Instituciones y pensadores le han dado mil vueltas al fenómeno de la violencia contra las mujeres, las formas específicas de la violencia sexual, y las masculinidades atrofiadas, mal entendidas, ofendidas cuando no descontroladas, están siempre allí, como el elefante en la habitación. Es el clásico hombre- ataca-a-mujer. La variante reciente hombres-atacan -a- mujer. El último giro de guion hombres- atacan -a -una- menor.

Una menor ha sido violada salvajemente en Igualada. Salía de una discoteca, se le perdió la pista, la rescató un camionero que la creyó muerta. La brutalidad de la agresión indigna, incomoda..

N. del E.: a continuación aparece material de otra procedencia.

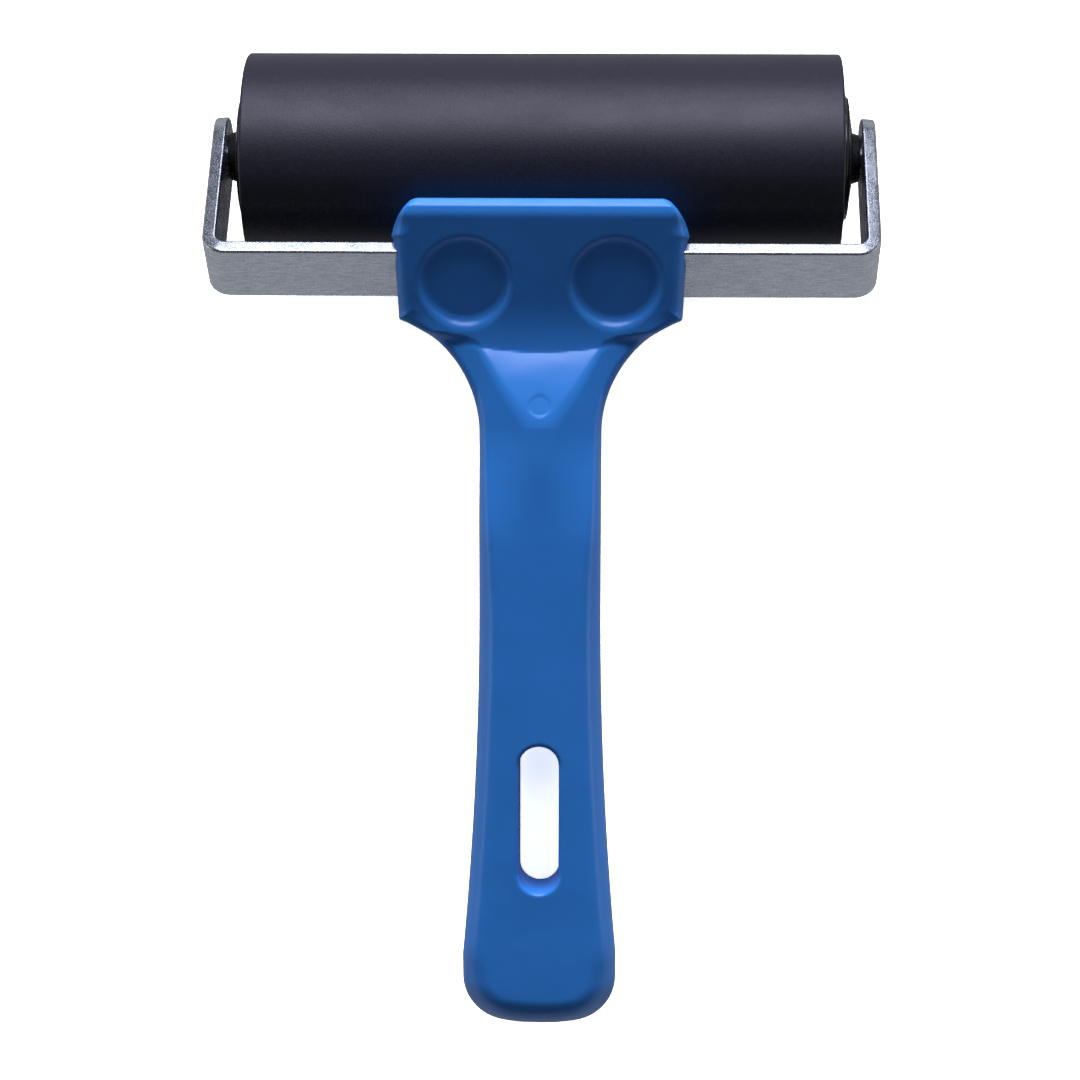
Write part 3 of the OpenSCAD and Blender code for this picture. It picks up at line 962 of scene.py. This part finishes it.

La madre de la joven atacada ha pedido por carta a Pedro Sánchez que endurezca las leyes ante salvajadas como la que ha sufrido su hija. El debate sobre cómo ha de responder la sociedad ante este fenómeno se ha reabierto como una herida infinita. Ante un episodio similar en Reino Unido, la violación y asesinato de Sarah Everard, una política llegó a plantear un toque de queda para los hombres. Si las mujeres son tratadas como seres vulnerables, ¿no debería considerarse al hombre, también de forma genérica, como ser depredador? Su razonamiento fue sepultado por críticas y desautorizaciones, por extremista. No se pueden limitar los derechos de, digamos, deambulación de la mitad de la población para garantizar los de la otra mitad. Pero nadie puede negar que puso una nueva perspectiva sobre la mesa. Cuántas madres y padres vigilan o condicionan las salidas de sus hijas. Cuántas mujeres deciden coger un taxi o la hora de retirarse de un lugar influenciadas por su posición vulnerable. ¿La libertad de deambular, de decidir, no está hecha para ellas?

El eje del problema no puede mirar solo hacia las que acaban siendo víctimas. Una mujer es violada cada cuatro horas en la España de 2021. La conciencia feminista ha crecido espoleada por movimientos masivos como el Me too, pero el abordaje del problema real, cómo evitar que haya hombres que violen a mujeres, sigue a la espera, como la angustia recurrente que, de momento, solo se calma con aquel « a mí nunca me pasa nada», que enarbolan mujeres que quieren seguir siendo libres.